Starbucks suspends buybacks as Howard Schultz returns as chief

Starbucks suspends buybacks as Howard Schultz returns as chief

Howard Schultz is suspending Starbucks’ share buyback program, pledging on the first day of his third term as the US coffee chain’s chief executive to redirect the capital to its stores and staff.

The decision came as Starbucks faced a growing unionization movement in its home market, rising wage and commodity costs and potential threats to its international growth from its suspension of operations in Russia to Covid-related lockdowns in China.

“This decision will allow us to invest more into our people and our stores — the only way to create long-term value for all stakeholders,” Schultz said in a letter to employees three weeks after the company announced that Kevin Johnson was retiring after five years as chief executive and Schultz was returning on an interim basis.

His pledge was followed within hours by news that Starbucks had fired Laila Dalton, a shift supervisor in Phoenix, Arizona, a move that Starbucks Workers United branded “blatant retaliation against [a] union leader”.

Casey Moore, a barista at the Williamsville Place Starbucks in Buffalo, New York, said fellow members of the unionization campaign were “hopeful, but honestly, not expecting anything different” following Schultz’s return.

“It’s disheartening and disappointing to see that someone who is apparently the head of a progressive company. . . can be so against the labor movement,” she said, adding that staff wanted to be consulted on how the buyback funds would be entertained.

“It’s great that they want to invest in partners, but we need to be decision makers in those investments,” she said.

Starbucks said Dalton had recorded individuals without their consent, adding: “A partner’s interest in a union does not exempt them from the standards we have always held.”

Schultz said on a call with employees on Monday that companies were being “assaulted, in many ways, by the threat of unionisation” but added that he was “pro-Starbucks” rather than “anti-union”.

Shares in Starbucks, which have lagged the S&P 500 over the past year, closed 3.7 per cent lower on Monday at $88.09.

Starbucks put stock repurchases on hold in 2020 to focus on reducing debt taken on during the pandemic. Johnson announced plans last October to spend $20bn on buybacks and dividends over the next three years.

The company reported in February that it had spent $3.52bn on its own stock in the three months to January 2, in keeping with a recent surge in buybacks by US companies keen to boost their earnings per share by reducing the number of shares in issue.

Shareholders, customers, communities and the planet would all benefit if the company was designed “to share success with each of us and for the collective success of all our stakeholders”, Schultz said on Monday.

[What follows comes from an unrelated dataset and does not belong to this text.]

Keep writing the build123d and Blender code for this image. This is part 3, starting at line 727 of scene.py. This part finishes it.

He announced the launch of “design sessions” with people across the company “to co-create a future of mutual thriving in a multi-stakeholder era”, he added, without giving details of what these would entail.

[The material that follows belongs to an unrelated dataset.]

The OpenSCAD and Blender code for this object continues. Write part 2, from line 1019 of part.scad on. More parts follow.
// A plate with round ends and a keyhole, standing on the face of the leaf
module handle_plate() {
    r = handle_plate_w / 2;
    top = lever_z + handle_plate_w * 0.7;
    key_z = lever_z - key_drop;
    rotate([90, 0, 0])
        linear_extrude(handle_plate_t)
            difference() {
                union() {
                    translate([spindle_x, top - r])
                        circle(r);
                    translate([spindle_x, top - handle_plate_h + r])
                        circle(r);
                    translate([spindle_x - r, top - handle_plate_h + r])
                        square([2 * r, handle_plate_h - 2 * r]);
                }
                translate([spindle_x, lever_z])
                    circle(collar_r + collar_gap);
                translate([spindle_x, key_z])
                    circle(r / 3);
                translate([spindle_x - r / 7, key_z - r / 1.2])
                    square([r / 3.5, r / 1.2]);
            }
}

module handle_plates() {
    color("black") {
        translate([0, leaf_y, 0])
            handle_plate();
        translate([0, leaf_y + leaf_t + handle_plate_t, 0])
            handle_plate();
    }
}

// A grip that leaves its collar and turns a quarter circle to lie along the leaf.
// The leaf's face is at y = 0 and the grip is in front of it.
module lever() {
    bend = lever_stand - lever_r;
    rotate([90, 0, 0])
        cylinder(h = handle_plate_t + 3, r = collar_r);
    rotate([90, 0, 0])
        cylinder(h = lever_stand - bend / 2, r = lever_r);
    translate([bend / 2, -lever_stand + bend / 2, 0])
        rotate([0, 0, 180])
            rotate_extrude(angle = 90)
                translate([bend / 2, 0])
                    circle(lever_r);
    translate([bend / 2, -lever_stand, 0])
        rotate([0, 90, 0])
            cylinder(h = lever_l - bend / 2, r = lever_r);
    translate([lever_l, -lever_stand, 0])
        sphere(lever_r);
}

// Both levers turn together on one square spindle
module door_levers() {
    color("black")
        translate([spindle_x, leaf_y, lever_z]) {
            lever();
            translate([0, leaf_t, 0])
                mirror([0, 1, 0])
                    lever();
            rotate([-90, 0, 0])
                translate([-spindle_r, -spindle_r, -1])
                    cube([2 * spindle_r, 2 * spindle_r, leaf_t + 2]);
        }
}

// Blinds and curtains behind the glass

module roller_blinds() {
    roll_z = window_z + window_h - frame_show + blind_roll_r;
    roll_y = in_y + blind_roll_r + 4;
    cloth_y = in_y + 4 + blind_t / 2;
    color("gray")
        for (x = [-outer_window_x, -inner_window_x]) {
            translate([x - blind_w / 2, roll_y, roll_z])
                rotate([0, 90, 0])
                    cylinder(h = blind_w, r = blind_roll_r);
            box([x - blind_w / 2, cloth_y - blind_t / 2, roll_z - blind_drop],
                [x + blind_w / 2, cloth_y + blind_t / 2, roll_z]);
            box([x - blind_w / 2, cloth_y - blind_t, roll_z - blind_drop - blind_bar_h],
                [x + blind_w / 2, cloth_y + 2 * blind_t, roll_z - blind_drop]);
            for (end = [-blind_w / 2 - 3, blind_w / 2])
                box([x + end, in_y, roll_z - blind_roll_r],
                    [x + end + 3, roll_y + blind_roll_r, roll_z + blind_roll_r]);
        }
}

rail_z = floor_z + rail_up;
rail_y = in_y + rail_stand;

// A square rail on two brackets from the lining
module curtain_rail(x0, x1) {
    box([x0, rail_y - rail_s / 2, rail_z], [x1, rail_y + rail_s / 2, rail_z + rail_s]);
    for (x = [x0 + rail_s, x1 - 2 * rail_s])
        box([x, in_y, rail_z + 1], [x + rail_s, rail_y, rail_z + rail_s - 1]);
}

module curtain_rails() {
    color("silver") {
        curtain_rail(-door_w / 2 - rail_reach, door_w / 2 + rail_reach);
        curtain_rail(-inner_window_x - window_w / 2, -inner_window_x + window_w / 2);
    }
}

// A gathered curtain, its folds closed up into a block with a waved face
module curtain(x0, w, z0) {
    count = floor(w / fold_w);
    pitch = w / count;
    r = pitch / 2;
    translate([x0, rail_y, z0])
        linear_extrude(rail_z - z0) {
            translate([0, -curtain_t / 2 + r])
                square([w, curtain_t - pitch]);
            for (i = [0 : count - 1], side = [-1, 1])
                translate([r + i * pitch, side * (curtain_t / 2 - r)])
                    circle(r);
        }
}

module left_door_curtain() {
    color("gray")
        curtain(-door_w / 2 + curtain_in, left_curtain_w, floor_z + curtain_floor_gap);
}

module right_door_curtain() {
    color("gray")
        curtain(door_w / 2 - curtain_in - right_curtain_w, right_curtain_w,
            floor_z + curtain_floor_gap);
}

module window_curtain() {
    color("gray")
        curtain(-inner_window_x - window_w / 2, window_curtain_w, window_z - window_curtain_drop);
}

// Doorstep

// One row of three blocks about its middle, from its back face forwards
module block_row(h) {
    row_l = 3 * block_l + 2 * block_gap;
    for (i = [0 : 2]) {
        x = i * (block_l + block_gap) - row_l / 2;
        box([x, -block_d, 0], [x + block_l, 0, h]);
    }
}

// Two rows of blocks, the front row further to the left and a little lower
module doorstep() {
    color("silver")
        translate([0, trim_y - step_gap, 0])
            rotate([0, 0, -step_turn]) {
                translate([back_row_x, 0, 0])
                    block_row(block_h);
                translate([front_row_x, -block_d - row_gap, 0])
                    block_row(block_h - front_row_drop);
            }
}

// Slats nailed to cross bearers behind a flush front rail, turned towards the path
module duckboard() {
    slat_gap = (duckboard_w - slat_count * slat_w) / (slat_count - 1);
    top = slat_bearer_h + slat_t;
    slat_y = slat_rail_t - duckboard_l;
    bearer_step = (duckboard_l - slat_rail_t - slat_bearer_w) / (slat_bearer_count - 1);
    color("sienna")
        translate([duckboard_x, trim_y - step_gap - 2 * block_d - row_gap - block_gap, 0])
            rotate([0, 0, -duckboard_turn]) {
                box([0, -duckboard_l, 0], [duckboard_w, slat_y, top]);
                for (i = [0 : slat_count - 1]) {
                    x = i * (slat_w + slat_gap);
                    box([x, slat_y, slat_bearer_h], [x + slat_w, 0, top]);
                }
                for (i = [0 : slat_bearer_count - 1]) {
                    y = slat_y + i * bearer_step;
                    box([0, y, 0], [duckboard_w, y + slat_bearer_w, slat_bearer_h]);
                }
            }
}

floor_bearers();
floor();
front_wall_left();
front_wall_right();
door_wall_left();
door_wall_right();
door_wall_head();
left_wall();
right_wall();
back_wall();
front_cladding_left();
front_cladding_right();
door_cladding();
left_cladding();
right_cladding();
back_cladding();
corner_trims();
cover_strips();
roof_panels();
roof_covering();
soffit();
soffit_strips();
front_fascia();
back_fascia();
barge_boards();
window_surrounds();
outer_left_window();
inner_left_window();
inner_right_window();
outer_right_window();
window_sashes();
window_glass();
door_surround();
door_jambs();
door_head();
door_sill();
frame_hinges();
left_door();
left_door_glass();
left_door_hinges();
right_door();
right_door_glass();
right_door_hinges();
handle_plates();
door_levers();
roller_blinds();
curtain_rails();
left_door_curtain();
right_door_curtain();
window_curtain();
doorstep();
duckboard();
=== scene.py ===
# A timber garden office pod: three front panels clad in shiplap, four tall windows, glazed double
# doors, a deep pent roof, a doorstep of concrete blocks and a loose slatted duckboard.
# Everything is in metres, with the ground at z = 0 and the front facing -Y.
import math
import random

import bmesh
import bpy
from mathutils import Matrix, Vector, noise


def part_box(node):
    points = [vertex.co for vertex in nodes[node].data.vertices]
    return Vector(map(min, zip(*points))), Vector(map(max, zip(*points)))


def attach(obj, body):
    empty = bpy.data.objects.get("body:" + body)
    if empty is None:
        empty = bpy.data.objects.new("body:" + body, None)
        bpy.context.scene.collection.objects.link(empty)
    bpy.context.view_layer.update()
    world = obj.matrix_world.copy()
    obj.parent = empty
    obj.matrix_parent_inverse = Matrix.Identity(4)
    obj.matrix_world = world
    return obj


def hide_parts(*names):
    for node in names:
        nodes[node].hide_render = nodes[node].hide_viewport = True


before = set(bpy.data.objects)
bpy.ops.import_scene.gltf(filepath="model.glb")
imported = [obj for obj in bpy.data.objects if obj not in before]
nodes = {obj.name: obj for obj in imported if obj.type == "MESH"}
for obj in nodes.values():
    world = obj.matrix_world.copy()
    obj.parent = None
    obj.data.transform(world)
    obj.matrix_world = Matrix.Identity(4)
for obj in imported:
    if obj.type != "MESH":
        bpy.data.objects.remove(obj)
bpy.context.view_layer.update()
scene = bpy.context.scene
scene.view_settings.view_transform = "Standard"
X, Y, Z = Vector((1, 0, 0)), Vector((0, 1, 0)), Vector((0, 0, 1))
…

Schultz’s comments echoed his attempts to revive Starbucks on his first return as chief executive in 2008 after he had warned of “the commoditization of the Starbucks experience”.

The company faced “new realities in a changed world”, from pinched supply chains to “a rising generation which seeks a new accountability for business”, Schultz added on Monday. “As Starbucks, we can either choose to rise at this moment — or stand idle.”

A group of shareholders holding a combined $1.2bn in Starbucks stock urged Schultz on Monday to consider the risks of “antagonizing” employees who were looking to unionise. Coming to the table with workers would lead to lower staff turnover and long-term success, they argued.

Dieter Waizenegger, executive director of SOC Investment Group, one of the shareholders, told the Financial Times that it was “a good first signal that [Schultz] is speaking about the long term, not short-term bumps in the share price”. He warned, however, that the chief executive’s rhetoric would be “an empty gesture” if the relationship with employees did not improve.

In a statement accompanying Schultz’s letter, the company noted that in his previous four decades as either chief executive or chair, Starbucks’ stock had increased 21,000 per cent between its 1992 listing and his departure in 2017.